Common Core is a set of national instruction and testing
mandates implemented starting in 2010 without approval from nearly any
legislative body and over waves of bipartisan citizen protests. President
Obama, his Education Secretary Arne Duncan, former Florida Gov. Jeb Bush, Bill
Gates, and myriad other self-described education reformers promised Common Core
would do exactly the opposite of what has happened: improve U.S. student
achievement. As Common Core was moving into schools, 69 percent of school
principals said they also thought it would improve student achievement. All of
these “experts” were wrong, wrong, wrong.
“The results are, frankly, devastating,” said U.S.
Education Secretary Betsy DeVos said in a statement about the 2019 NAEP
results. “This country is in a student achievement crisis, and over the past
decade it has continued to worsen, especially for our most vulnerable students.

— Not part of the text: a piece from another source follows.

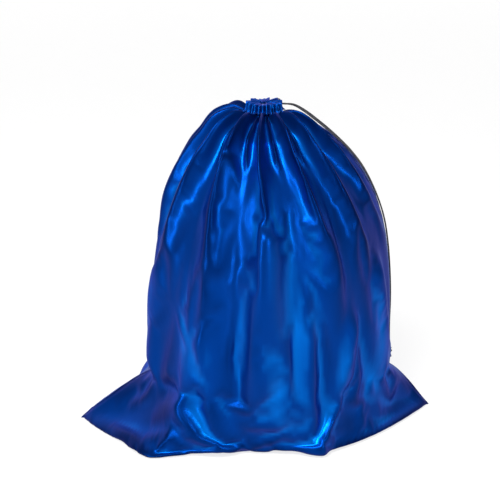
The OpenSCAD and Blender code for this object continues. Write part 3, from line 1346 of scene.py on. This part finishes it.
@dataclass
class Seams:
    """The turned-in allowances of the side and bottom seams, with their stitches."""

    cloth: SackCloth
    allowance: float = 9 * MM
    gap: float = 0.8 * MM
    ply: float = 1.0 * MM
    stitch_length: float = 3.0 * MM
    thread: float = 0.45 * MM

    def _line(self, points: Iterable[Vector]) -> list[Vector]:
        """A seam's line, moved a little inside the sack and off the floor.

        Args:
            points: the settled points along the seam.

        Returns:
            The moved points.
        """
        middle = Vector((0, 0, 0.28))
        inside = []
        for point in points:
            inward = (middle - point).normalized()
            moved = point + inward * self.gap
            moved.z = max(moved.z, 1.3 * MM)
            inside.append(moved)
        return inside

    def _strip(
        self,
        name: str,
        node: str,
        line: list[Vector],
        inward: list[Vector],
        finish: bpy.types.Material,
    ) -> None:
        """One allowance along a line.

        Args:
            name: the piece's name.
            node: the CAD node that it stands for.
            line: points along the seam.
            inward: the direction into the sack at each point.
            finish: its material.
        """
        bm = bmesh.new()
        surface(bm, len(line) - 1, 3, lambda c, r: line[c] + inward[c] * self.allowance * r / 3)
        bmesh.ops.recalc_face_normals(bm, faces=bm.faces)
        made = piece(name, bm, finish)
        ply = made.modifiers.new("ply", "SOLIDIFY")
        ply.thickness, ply.offset = self.ply, 0
        stand_for(made, node, Slot.SEAM)
        log.info("%s: %.3f m", name, length_of(line))

    def _thread(
        self,
        name: str,
        node: str,
        line: list[Vector],
        inward: list[Vector],
        finish: bpy.types.Material,
    ) -> None:
        """Both rows of stitches of a seam.

        Args:
            name: the piece's name.
            node: the CAD node that it stands for.
            line: points along the seam.
            inward: the direction into the sack at each point.
            finish: its material.
        """
        bm = bmesh.new()
        middle = [p + n * self.allowance / 2 for p, n in zip(line, inward)]
        for turn in (-1, 1):
            outs = []
            for i, n in enumerate(inward):
                along = middle[min(i + 1, len(middle) - 1)] - middle[max(i - 1, 0)]
                outs.append(along.cross(n).normalized() * turn)
            row = [p + out * (self.ply / 2 + 0.1 * MM) for p, out in zip(middle, outs)]
            stitch_row(bm, row, outs, self.stitch_length, self.thread)
        made = piece(name, bm, finish, False)
        stand_for(made, node, Slot.THREAD)

    def build(self, cloth_finish: bpy.types.Material, thread_finish: bpy.types.Material) -> None:
        """Both side seams and the bottom one.

        Args:
            cloth_finish: the allowances' material.
            thread_finish: the stitches' material.
        """
        size = self.cloth.size
        top = size.rows - 3
        first = 5
        seams = []
        for name, column in (("right", 0), ("left", size.columns)):
            line = self._line(self.cloth.points[(column, r)] for r in range(first + 1, top))
            inward = [Vector((-p.x, -p.y, 0)).normalized() for p in line]
            seams.append((f"{name}_seam", f"{name}_side_seam", line, inward))
        line = self._line(self.cloth.points[(c, 0)] for c in range(first, size.columns - first + 1))
        seams.append(("bottom_seam", "bottom_seam", line, [Vector((0, 0, 1))] * len(line)))
        for name, node, line, inward in seams:
            self._strip(f"{name}_cloth", node, line, inward, cloth_finish)
            self._thread(f"{name}_stitches", f"{name}_thread", line, inward, thread_finish)


# ---------------------------------------------------------------- drawstring


@dataclass
class Drawstring:
    """The two tails of the cord, from the casing through the lock and down to their knot."""

    diameter: float = 3 * MM
    side: float = 1.8 * MM
    exit_az: float = EXIT_AZ
    drop: float = 12.0
    cord_z: float = CORD_Z
    loop_r: float = 22 * MM
    bend_r: float = 7 * MM
    drop_u: float = 28.13 * MM
    straight_u: float = 73.5 * MM
    knot_at: tuple[float, float, float] = (0.241, 0.0, 0.124)
    front_route: tuple = (
        (62, 62, 585), (79, 56, 575), (97, 42, 563), (115, 27, 550), (135, 14, 534),
        (157, 4, 513), (181, -1, 481), (204, -3, 437), (220, -4, 392), (229, -4, 346),
        (235, -4, 290), (238, -4, 235), (238, -4, 180), (239, -3, 145), (241, -2, 124),
    )
    back_route: tuple = (
        (63, 69, 585), (83, 66, 574), (102, 54, 561), (120, 38, 548), (139, 24, 532),
        (160, 13, 511), (183, 7, 480), (205, 4, 436), (221, 3, 391), (230, 2, 345),
        (236, 2, 290), (239, 2, 235), (239, 2, 180), (240, 2, 145), (241, 2, 124),
    )

    def _out(self, u: float, v: float) -> Vector:
        """A point of the cord's straight stretch.

        Args:
            u: distance out from the sack's axis, towards the exit.
            v: distance across, counted towards the back.

        Returns:
            The point.
        """
        angle = math.radians(self.exit_az)
        x = u * math.cos(angle) - v * math.sin(angle)
        y = u * math.sin(angle) + v * math.cos(angle)
        fall = max(0.0, u - self.drop_u) * math.tan(math.radians(self.drop))
        return Vector((x, y, self.cord_z - fall))

    def _bend(self, turn: int) -> list[Vector]:
        """The bend from the loop inside the casing to the straight stretch.

        Args:
            turn: -1 for the front tail, 1 for the back one.

        Returns:
            The points of the bend, outwards.
        """
        across, reach = self.side + self.bend_r, self.loop_r + self.bend_r
        middle = math.sqrt(reach * reach - across * across)
        first = math.pi + math.asin(across / reach)
        points = []
        for k in range(8):
            a = mix(first, 1.5 * math.pi, k / 7)
            v = across + self.bend_r * math.sin(a)
            points.append(self._out(middle + self.bend_r * math.cos(a), turn * v))
        return points

    def line(self, turn: int) -> list[Vector]:
        """The middle of one tail.

        Args:
            turn: -1 for the front tail, 1 for the back one.

        Returns:
            Its points, from the loop to the knot.
        """
        v = turn * self.side
        route = self.front_route if turn < 0 else self.back_route
        start = [self._out(u, v) for u in (0.0287, 0.034, 0.042, 0.050, 0.058)]
        rest = [self._out(u, v) for u in (0.0655, self.straight_u)]
        return self._bend(turn) + start + catmull(rest + [Vector(p) * MM for p in route], 5)

    def _curve(
        self, name: str, points: Sequence[Vector], finish: bpy.types.Material, closed: bool = False
    ) -> bpy.types.Object:
        """A round cord along some points.

        Args:
            name: the piece's name.
            points: the middle of the cord.
            finish: its material.
            closed: whether its end joins its start.

        Returns:
            The cord as a curve.
        """
        data = bpy.data.curves.new(name, "CURVE")
        data.dimensions = "3D"
        data.bevel_depth = self.diameter / 2
        data.bevel_resolution = 3
        data.use_fill_caps = not closed
        spline = data.splines.new("POLY")
        spline.points.add(len(points) - 1)
        for spot, point in zip(spline.points, points):
            spot.co = (*point, 1.0)
        spline.use_cyclic_u = closed
        spline.use_smooth = True
        data.materials.append(finish)
        return linked(name, data)

    def knot(self, finish: bpy.types.Material) -> bpy.types.Object:
        """The overhand knot that ties the tails, with its two short ends.

        Args:
            finish: the cord's material.

        Returns:
            The knot as one mesh.
        """
        at = Vector(self.knot_at)
        scale = 1.75 * MM
        loop = []
        for k in range(72):
            t = 2 * math.pi * k / 72
            across = math.sin(t) + 2 * math.sin(2 * t)
            up = math.cos(t) - 2 * math.cos(2 * t)
            deep = -math.sin(3 * t)
            loop.append(at + Vector((deep * 1.5, across, up - 2.2)) * scale)
        parts = [self._curve("knot_turns", loop, finish, True)]
        for turn in (-1, 1):
            y = turn * 2.0 * MM
            ends = [
                at + Vector((0, y, -4 * MM)),
                at + Vector((0.6 * MM, y * 1.1, -9 * MM)),
                at + Vector((1.4 * MM, y * 1.5, -13 * MM)),
                at + Vector((2.4 * MM, y * 1.7, -16.5 * MM)),
            ]
            parts.append(self._curve(f"knot_end_{turn}", catmull(ends, 5), finish))
        graph = bpy.context.evaluated_depsgraph_get()
        bm = bmesh.new()
        for part in parts:
            mesh = bpy.data.meshes.new_from_object(part.evaluated_get(graph))
            bm.from_mesh(mesh)
            bpy.data.meshes.remove(mesh)
            bpy.data.objects.remove(part)
        made = piece("cord_knot", bm, finish)
        stand_for(made, "tail_knot", Slot.CORD)
        return made

    def build(self, finish: bpy.types.Material) -> None:
        """Both tails and their knot.

        Args:
            finish: the cord's material.
        """
        knot = self.knot(finish)
        for name, turn in (("front_tail", -1), ("back_tail", 1)):
            line = self.line(turn)
            tail = self._curve(f"{name}_cord", line, finish)
            stand_for(tail, name, Slot.CORD)
            length = length_of(line)
            log.info("%s_cord: %.3f m", name, length)


# ---------------------------------------------------------------- studio


@dataclass(frozen=True)
class Lamp:
    """A soft rectangular light, aimed at the sack."""

    place: tuple[float, float, float]
    size: tuple[float, float]
    power: float

    def build(self, number: int) -> None:
        """Adds the light to the scene.

        Args:
            number: tells its name from the other lights'.
        """
        data = bpy.data.lights.new(f"lamp_{number}", "AREA")
        data.shape = "RECTANGLE"
        data.size, data.size_y = self.size
        data.energy = self.power
        made = linked(f"lamp_{number}", data)
        made.location = self.place
        aim = Vector((0, 0, 0.3)) - Vector(self.place)
        made.rotation_mode = "QUATERNION"
        made.rotation_quaternion = aim.to_track_quat("-Z", "Y")


@dataclass(frozen=True)
class Studio:
    """The camera, the pale floor and the soft light."""

    distance: float = 2.25
    elevation: float = 20.0
    turn: float = 5.0
    target_z: float = 0.30
    lens: float = 93.2
    shift: tuple[float, float] = (-0.028, 0.044)
    lamps: tuple[Lamp, ...] = (
        Lamp((-0.8, -1.6, 2.4), (1.1, 0.8), 90.0),
        Lamp((-1.6, -1.5, 0.9), (0.25, 1.4), 30.0),
        Lamp((1.3, -1.9, 1.2), (0.25, 1.3), 22.0),
    )
    world: float = 0.28

    def camera(self) -> None:
        """Adds the camera, a little to the left and above."""
        up, turn = math.radians(self.elevation), math.radians(self.turn)
        reach = self.distance / math.cos(up)
        x, y = -math.sin(turn) * math.cos(up), -math.cos(turn) * math.cos(up)
        back = Vector((x, y, math.sin(up)))
        data = bpy.data.cameras.new("camera")
        data.lens = self.lens
        data.sensor_width = 36
        data.shift_x, data.shift_y = self.shift
        data.clip_start, data.clip_end = 0.1, 50
        made = linked("camera", data)
        made.location = Vector((0, 0, self.target_z)) + back * reach
        made.rotation_mode = "QUATERNION"
        made.rotation_quaternion = (-back).to_track_quat("-Z", "Y")
        bpy.context.scene.camera = made

    def room(self) -> None:
        """Adds the floor, the lights and the even light of the surroundings."""
        planes = []
        for name, grey, glow in (("floor", 0.24, 0.74), ("wall", 0.8, 1.0)):
            finish = PlainFinish((grey, grey, grey), 0.9, specular=0.1, glow=glow)
            bm = bmesh.new()
            bmesh.ops.create_grid(bm, x_segments=1, y_segments=1, size=20)
            planes.append(piece(name, bm, finish.make(f"pale_{name}"), False))
        floor, wall = planes
        wall.rotation_euler = (math.radians(90), 0, 0)
        wall.location = (0, 6, 0)
        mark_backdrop(floor, wall)
        for number, lamp in enumerate(self.lamps):
            lamp.build(number)
        world = bpy.data.worlds.new("surroundings")
        world.use_nodes = True
        light = world.node_tree.nodes["Background"]
        light.inputs["Color"].default_value = (1, 1, 1, 1)
        light.inputs["Strength"].default_value = self.world
        scene = bpy.context.scene
        scene.world = world
        scene.view_settings.view_transform = "Standard"
        scene.view_settings.look = "None"


# ---------------------------------------------------------------- assembly


@dataclass(frozen=True)
class Finishes:
    """Every finish of the object, made once."""

    nylon: NylonFinish = NylonFinish()
    seam: PlainFinish = PlainFinish((0.004, 0.022, 0.20), 0.6, grain=0.0001)
    thread: PlainFinish = PlainFinish(
        (0.004, 0.012, 0.10), 0.65, grain=0.00008, grain_scale=3000
    )
    cord: BraidFinish = BraidFinish()
    lock: PlainFinish = PlainFinish(
        (0.008, 0.008, 0.009), 0.24, coat=0.5, grain=0.00003, grain_scale=2500
    )
    plunger: PlainFinish = PlainFinish((0.010, 0.010, 0.012), 0.20, coat=0.6)
    steel: PlainFinish = PlainFinish((0.55, 0.56, 0.58), 0.28, metallic=1.0)

    def dress(self, node: str, finish: bpy.types.Material) -> None:
        """Puts a finish on a CAD node that stays in view.

        Args:
            node: the node's name.
            finish: its material.
        """
        mesh = bpy.data.objects[node].data
        for i in range(len(mesh.materials)):
            mesh.materials[i] = finish


def main(start: tuple[Vector, Vector]) -> None:
    """Builds the whole scene in order.

    Args:
        start: the CAD object's lowest and highest corner; not used.
    """
    studio = Studio()
    studio.camera()
    finishes = Finishes()
    cord = finishes.cord.make("braided_cord")
    drawstring = Drawstring()
    drawstring.build(cord)

    nylon = finishes.nylon.make("coated_nylon")
    seam = finishes.seam.make("seam_nylon")
    thread = finishes.thread.make("sewing_thread")
    cloth = SackCloth()
    cloth.simulate()
    cloth.make_room(drawstring.line(-1) + drawstring.line(1), CORD_REACH)
    for side in Side:
        cloth.panel(side, nylon)

    casing = Casing(cloth.shape)
    for side in Side:
        casing.build(side, nylon)
    casing.stitches(thread)
    casing.bar_tacks(thread)
    Seams(cloth).build(seam, thread)

    finishes.dress("drawstring_loop", cord)
    finishes.dress("lock_barrel", finishes.lock.make("moulded_lock"))
    finishes.dress("lock_plunger", finishes.plunger.make("moulded_plunger"))
    finishes.dress("lock_spring", finishes.steel.make("spring_wire"))
    studio.room()


if __name__ == "__main__":
    logging.basicConfig(level=logging.INFO, format="%(name)s: %(message)s")
    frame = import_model()
    main(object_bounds())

Two out of three of our nation’s children aren’t proficient readers. In fact,
fourth grade reading declined in 17 states and eighth grade reading declined in
31.”
On the same day the NAEP results were released, the
college testing organization ACT released a report showing that the high school
class of 2019’s college preparedness in English and math is at seniors’ lowest
levels in 15 years. These students are the first to have completed all four
high school years under Common Core.
“Readiness levels in English, reading, math, and science
have all decreased since 2015, with English and math seeing the largest
decline,” the report noted. Student achievement declined on ACT’s measures
among U.S. students of all races except for Asian-Americans, whose achievement
increased.
ACT was one of the myriad organizations that profited
from supporting Common Core despite its lack of success for children and
taxpayers. Its employees helped develop Common Core and the organization has
received millions in taxpayer dollars to help create Common Core tests.

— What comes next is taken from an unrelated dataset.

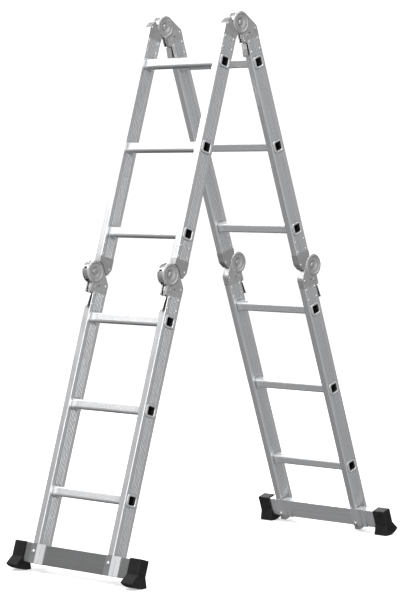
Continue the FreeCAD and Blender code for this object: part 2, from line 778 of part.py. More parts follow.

“ACT is one of the best barometers of student progress,
and our college-bound kids are doing worse than they have in the ACT’s
history,” said Center for Education Reform CEO Jeanne Allen in a statement.

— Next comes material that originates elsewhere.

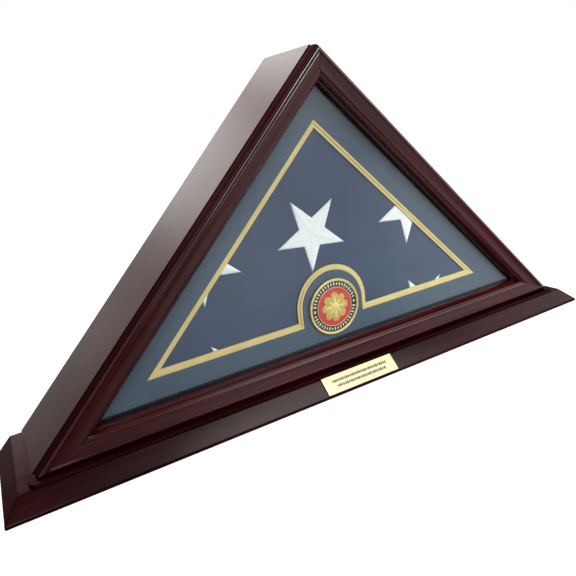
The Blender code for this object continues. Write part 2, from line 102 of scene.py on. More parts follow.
# =============================================================================
# node helpers
# =============================================================================
class Tree:
    """A small builder of node trees."""

    def __init__(self, owner):
        owner.use_nodes = True
        self.nt = owner.node_tree
        self.nt.nodes.clear()

    def new(self, kind, **props):
        n = self.nt.nodes.new(kind)
        for k, v in props.items():
            setattr(n, k, v)
        return n

    def put(self, socket, value):
        if isinstance(value, bpy.types.NodeSocket):
            self.nt.links.new(value, socket)
        elif value is not None:
            socket.default_value = value
        return socket

    def math(self, op, a, b=None, c=None, clamp=False):
        n = self.new("ShaderNodeMath", operation=op, use_clamp=clamp)
        self.put(n.inputs[0], a)
        self.put(n.inputs[1], b)
        self.put(n.inputs[2], c)
        return n.outputs[0]

    def vmath(self, op, a, b=None):
        n = self.new("ShaderNodeVectorMath", operation=op)
        self.put(n.inputs[0], a)
        self.put(n.inputs[1], b)
        return n.outputs["Value"] if op in ('DOT_PRODUCT', 'LENGTH') else n.outputs[0]

    def vec(self, x, y, z):
        n = self.new("ShaderNodeCombineXYZ")
        for s, v in zip(n.inputs, (x, y, z)):
            self.put(s, v)
        return n.outputs[0]

    def split(self, v):
        n = self.new("ShaderNodeSeparateXYZ")
        self.put(n.inputs[0], v)
        return n.outputs

    def noise(self, vec, scale=1.0, detail=2.0, rough=0.5, distort=0.0):
        n = self.new("ShaderNodeTexNoise")
        self.put(n.inputs["Vector"], vec)
        n.inputs["Scale"].default_value = scale
        n.inputs["Detail"].default_value = detail
        n.inputs["Roughness"].default_value = rough
        n.inputs["Distortion"].default_value = distort
        return n.outputs["Fac"]

    def span(self, v, a, b, c=0.0, d=1.0, smooth=False):
        n = self.new("ShaderNodeMapRange")
        n.interpolation_type = 'SMOOTHSTEP' if smooth else 'LINEAR'
        n.clamp = True
        self.put(n.inputs[0], v)
        for i, x in enumerate((a, b, c, d)):
            self.put(n.inputs[1 + i], x)
        return n.outputs[0]

    def mix(self, fac, a, b, blend='MIX'):
        n = self.new("ShaderNodeMix", data_type='RGBA', blend_type=blend)
        n.clamp_factor = True
        self.put(n.inputs[0], fac)
        self.put(n.inputs[6], a)
        self.put(n.inputs[7], b)
        return n.outputs[2]

    def bump(self, height, strength, distance, normal=None):
        n = self.new("ShaderNodeBump")
        n.inputs["Strength"].default_value = strength
        n.inputs["Distance"].default_value = distance
        self.put(n.inputs["Height"], height)
        self.put(n.inputs["Normal"], normal)
        return n.outputs[0]


def rgb(c):
    return (c[0], c[1], c[2], 1.0)


def shader(name, **sockets):
    """A material with one Principled shader; sockets are its fixed values."""
    mat = bpy.data.materials.new(name)
    t = Tree(mat)
    out = t.new("ShaderNodeOutputMaterial")
    b = t.new("ShaderNodeBsdfPrincipled")
    t.nt.links.new(b.outputs[0], out.inputs[0])
    for k, v in sockets.items():
        b.inputs[k.replace("_", " ")].default_value = v
    co = t.new("ShaderNodeTexCoord").outputs["Object"]
    return mat, t, b, co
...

These recent results are not anomalies, but the latest in
a repeated series of achievement declines on various measuring sticks since
Common Core was enacted. This is the opposite of what we were told would happen
with trillions of taxpayer dollars and an entire generation of children who
deserve not to have been guinea pigs in a failed national experiment.
Perhaps the top stated goal of Common Core was to
increase American kids’ “college and career readiness.” The phrase is so
central to Common Core’s branding that it is part of the mandates’ formal title
for its English “anchor standards” and appears 60 times in the English
requirements alone. Yet all the evidence since Common Core was shoved into
schools, just as critics argued, shows that it has at best done nothing to
improve students’ “college and career readiness,” and at worst has damaged it.
While of course many factors go into student achievement,
it’s very clear from the available information that U.S. teachers and schools
worked hard to do what Common Core demanded and that, regardless, their efforts
have not yielded good results. A 2016 survey, for example, found “more than
three quarters of teachers (76%) reported having changed at least half of their
classroom instruction as a result of [Common Core]; almost one fifth (19%)
reported having changed almost all of it.”
An October poll of registered voters across the country
found 52 percent think their local public schools are “excellent” or “good,”
although 55 percent thought the U.S. public school system as a whole is either
just “fair” or “poor.” Things are a lot worse on both fronts than most
Americans are willing to realize.
Compared to the rest of the world, even the United
States’ top school districts only generate average student achievement,
according to the Global Report Card. Common Core was touted as the solution to
several decades of lackluster student performance like this that have deprived
our economy of trillions in economic growth and would lift millions of
Americans out of poverty. That was when U.S. test scores, while mediocre and
reflecting huge levels of functional illiteracy, were better than they are now.
It is thus still the case, as it was when the Coleman
Report was released 53 years ago, that U.S. public schools do not lift children
above the conditions of their home lives. They add nothing to what children
already do or do not get from at home, when we know from the track record of
the distressingly few excellent schools that this is absolutely possible and therefore
should be non-negotiably required. But because the people in charge of U.S.
education not only neither lose power nor credibility but actually profit when
American kids fail, we can only expect things to get worse.